Que no, que no. Que esta vez no pienso hablar ni una palabra de Oscar Puente. A quien me refiero es al ministro de Justicia, que, en lugar de defender la independencia de los jueces, aceptar las sentencias que dictan y apoyarles ante los graves insultos de compañeros de Gobierno, incluido el presidente, de los socios de investidura y de periodistas-activistas que, sin ninguna formación jurídica, critican "los errores" o señalan que la instrucción está mal hecha, se permite afirmar que "hay una minoría de jueces que hacen mucho daño a la justicia" y exige al Consejo General del Poder Judicial que resuelva con urgencia las quejas contra las "incomprensibles" actuaciones del juez Peinado, se entiende que dando la razón al ministro y quitándosela al juez.
Cuando un ministro, que también lo es de Presidencia y de Relaciones con las Cortes y la mano derecha del presidente -aunque dicen que, ahora, a la baja-, se convierte en agitador y encima hace mal su tarea -en lugar de solucionar problemas, los multiplica-, lo que toca es el cese o la dimisión. Sus últimas decisiones están logrando algo impensable: que la justicia, sobrecargada y con retrasos -se están haciendo señalamientos para 2028- funcione aún peor. Parecía imposible, pero no lo es. La Ley de Eficiencia Procesal, que convertía los juzgados unipersonales en tribunales de instancia, implantada con precipitación, sin medios suficientes y sin la formación adecuada está provocando caos, desorganización y desconcierto en los LAJ (Letrados de Administración de Justicia) y los funcionarios y problemas para abogados y procuradores.

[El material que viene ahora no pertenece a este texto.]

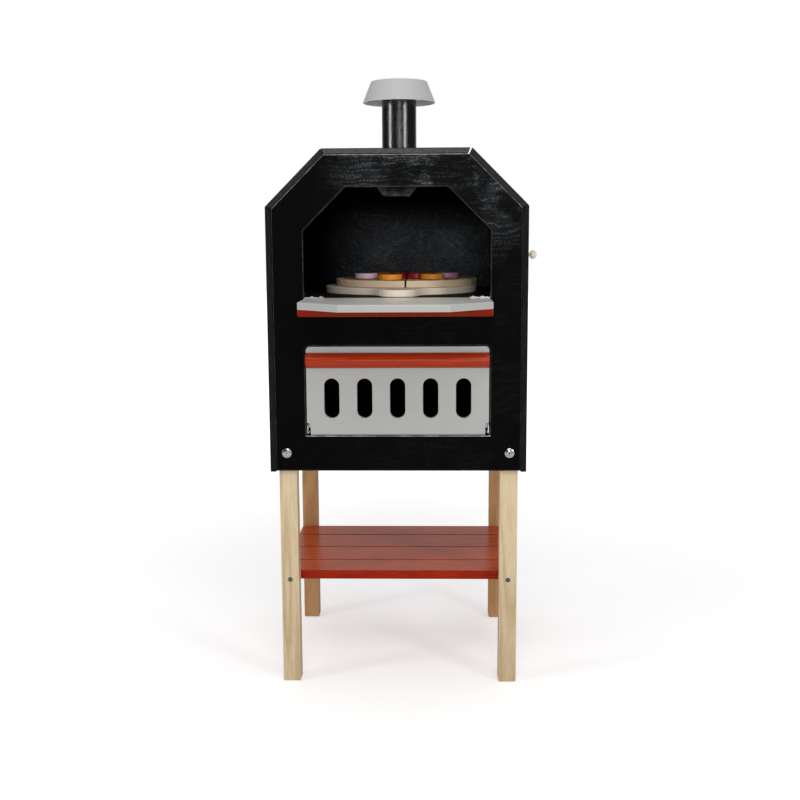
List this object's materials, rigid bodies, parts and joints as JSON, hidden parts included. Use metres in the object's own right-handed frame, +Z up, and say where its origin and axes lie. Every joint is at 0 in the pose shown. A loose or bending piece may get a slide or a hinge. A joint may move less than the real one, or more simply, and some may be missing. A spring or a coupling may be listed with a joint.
{
  "type": "toy oven",
  "caption": "Free-standing play oven on legs with two drop-down doors, a capped chimney, a lower shelf and a sliced play pizza on a paddle",
  "frame": {"origin": "on the floor, at the middle of the whole object's outline seen from above", "axes": "+X to the viewer's right when facing the doors, +Y from the front to the back, +Z up"},
  "size_m": [0.415, 0.5184, 0.9624],
  "materials": {
    "stained_ply": "birch plywood with a matt black stain that leaves the grain showing",
    "chimney_black": "turned wood tube in semi-gloss black paint",
    "door_grey": "plywood in satin light grey paint",
    "cap_grey": "turned wood in satin light grey paint",
    "red_gloss": "wood in glossy orange-red paint",
    "pine": "planed pine, clear matt lacquer",
    "beech": "turned beech, sanded",
    "play_ply": "birch plywood with bare layered edges",
    "hinge_steel": "folded steel strip, brushed",
    "zinc_steel": "bright zinc-plated steel",
    "topping_orange": "painted wooden disc",
    "topping_mauve": "painted wooden disc",
    "topping_brown": "painted wooden disc",
    "topping_rust": "painted wooden disc",
    "topping_pink": "painted wooden disc"
  },
  "bodies": {
    "casing": {"front_panel": "stained_ply", "back_panel": "stained_ply", "left_side_panel": "stained_ply", "right_side_panel": "stained_ply", "left_slope_panel": "stained_ply", "right_slope_panel": "stained_ply", "roof_panel": "stained_ply", "base_panel": "stained_ply", "oven_floor": "stained_ply", "floor_cleats": "pine", "oven_door_stop": "stained_ply", "store_door_stop": "stained_ply", "oven_hinge_plates": "hinge_steel", "oven_hinge_pins": "zinc_steel", "oven_plate_screws": "zinc_steel", "store_hinge_plates": "hinge_steel", "store_hinge_pins": "zinc_steel", "store_plate_screws": "zinc_steel", "chimney_pipe": "chimney_black", "chimney_flange": "chimney_black", "chimney_cap": "cap_grey", "side_peg": "beech", "leg_front_left": "pine", "leg_front_right": "pine", "leg_rear_left": "pine", "leg_rear_right": "pine", "front_leg_bolts": "zinc_steel", "rear_leg_bolts": "zinc_steel", "leg_barrel_nuts": "zinc_steel", "shelf": "red_gloss", "shelf_screws": "zinc_steel"},
    "oven_door": {"oven_door": "door_grey", "oven_door_handle": "red_gloss", "oven_handle_dowels": "beech", "oven_hinge_brackets": "hinge_steel", "oven_bracket_screws": "zinc_steel"},
    "store_door": {"store_door": "door_grey", "store_door_handle": "red_gloss", "store_handle_dowels": "beech", "store_hinge_brackets": "hinge_steel", "store_bracket_screws": "zinc_steel"},
    "paddle": {"pizza_paddle": "play_ply"},
    "slice_1": {"pizza_slice_1": "play_ply", "topping_1": "topping_orange"},
    "slice_2": {"pizza_slice_2": "play_ply", "topping_2": "topping_mauve"},
    "slice_3": {"pizza_slice_3": "play_ply", "topping_3": "topping_brown"},
    "slice_4": {"pizza_slice_4": "play_ply", "topping_4": "topping_rust"},
    "slice_5": {"pizza_slice_5": "play_ply", "topping_5": "topping_pink"},
    "slice_6": {"pizza_slice_6": "play_ply", "topping_6": "topping_orange"}
  },
  "joints": [
    {"name": "oven_door_hinge", "type": "hinge", "parent": "casing", "child": "oven_door", "pos_m": [-0.0075, -0.0885, 0.61475], "axis": [-1, 0, 0], "range_deg": [0, 90]},
    {"name": "store_door_hinge", "type": "hinge", "parent": "casing", "child": "store_door", "pos_m": [-0.0075, -0.0885, 0.41125], "axis": [1, 0, 0], "range_deg": [0, 90]},
    {"name": "paddle_lift", "type": "slide", "parent": "casing", "child": "paddle", "axis": [0, 0, 1], "range_m": [0, 0.04]},
    {"name": "slice_1_lift", "type": "slide", "parent": "paddle", "child": "slice_1", "axis": [0, 0, 1], "range_m": [0, 0.04]},
    {"name": "slice_2_lift", "type": "slide", "parent": "paddle", "child": "slice_2", "axis": [0, 0, 1], "range_m": [0, 0.04]},
    {"name": "slice_3_lift", "type": "slide", "parent": "paddle", "child": "slice_3", "axis": [0, 0, 1], "range_m": [0, 0.04]},
    {"name": "slice_4_lift", "type": "slide", "parent": "paddle", "child": "slice_4", "axis": [0, 0, 1], "range_m": [0, 0.04]},
    {"name": "slice_5_lift", "type": "slide", "parent": "paddle", "child": "slice_5", "axis": [0, 0, 1], "range_m": [0, 0.04]},
    {"name": "slice_6_lift", "type": "slide", "parent": "paddle", "child": "slice_6", "axis": [0, 0, 1], "range_m": [0, 0.04]}
  ]
}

La obligatoriedad de acudir a medios alternativos de solución de conflictos antes de judicializar un problema -aparentemente una buena idea- está haciendo que la justicia sea aún más lenta, con más resoluciones y más trámites procesales, más costosa para los justiciables, más insegura por los defectos regulatorios y más compleja para los abogados. La idea de encargar la instrucción de los procesos a los fiscales, además de ser un brindis al sol dada la actual aritmética parlamentaria y los años que serían necesarios para poder aplicarla realmente, es un dislate dada la falta de independencia de la Fiscalía. Los jueces de violencia sobre la mujer han estallado por el previsible colapso que se va a producir por otra "reforma Bolaños", que les obliga a hacerse cargo, sin refuerzos ni medios suficientes y solo con promesas de ampliar las plazas de jueces, de todos los delitos contra la libertad sexual y la trata cuando la víctima sea mujer. Si no llegaban antes, imaginen lo que puede pasar mañana. Y eso sin contar con el escándalo de las pulseras para las mujeres amenazadas.
El Consejo General del Poder Judicial y los jueces de violencia contra la mujer también alertaron a Bolaños, que no hizo nada o si lo hizo no sirvió para nada.. A todo esto hay que sumar la incorporación por la puerta de atrás de mil jueces sin las debidas garantías de formación, mérito y capacidad y graves dudas sobre su sistema de selección. O la incapacidad para atender la exigencia de Europa de cambiar el sistema de elección de los miembros del Consejo General del Poder Judicial. Y su defensa a muerte del fiscal general, su sintonía con el Tribunal Constitucional -la última "casa de acogida" de las decisiones del Gobierno-, el apoyo a los que acusan de prevaricadores a algunos jueces y la ignorancia voluntaria de las graves acusaciones hechas por la UCO, la Fiscalía europea o la Intervención General del Ministerio de Hacienda sobre las actividades de la mujer del presidente, de su hermano o de los números 2 del PSOE.
Es posible que haya algún juez tratando de hacer polìtica, para lo que hay instancias superiores que pueden poner las cosas en su sitio, pero es indudable que hay muchos políticos que quieren hacer de jueces. Y también hay ministros, si lo son de Justicia con mayor gravedad, que aparte de hacer mal su trabajo, de ser incapaces de frenar la mala calidad legislativa de su Gobierno -como demuestra la aplicación de la ley del sólo sí es sí y alguna otra-, que se dedican al activismo político y a multiplicar la desconfianza de los ciudadanos y de los profesionales jurídicos en los jueces y en la justicia. Y eso es de extrema gravedad.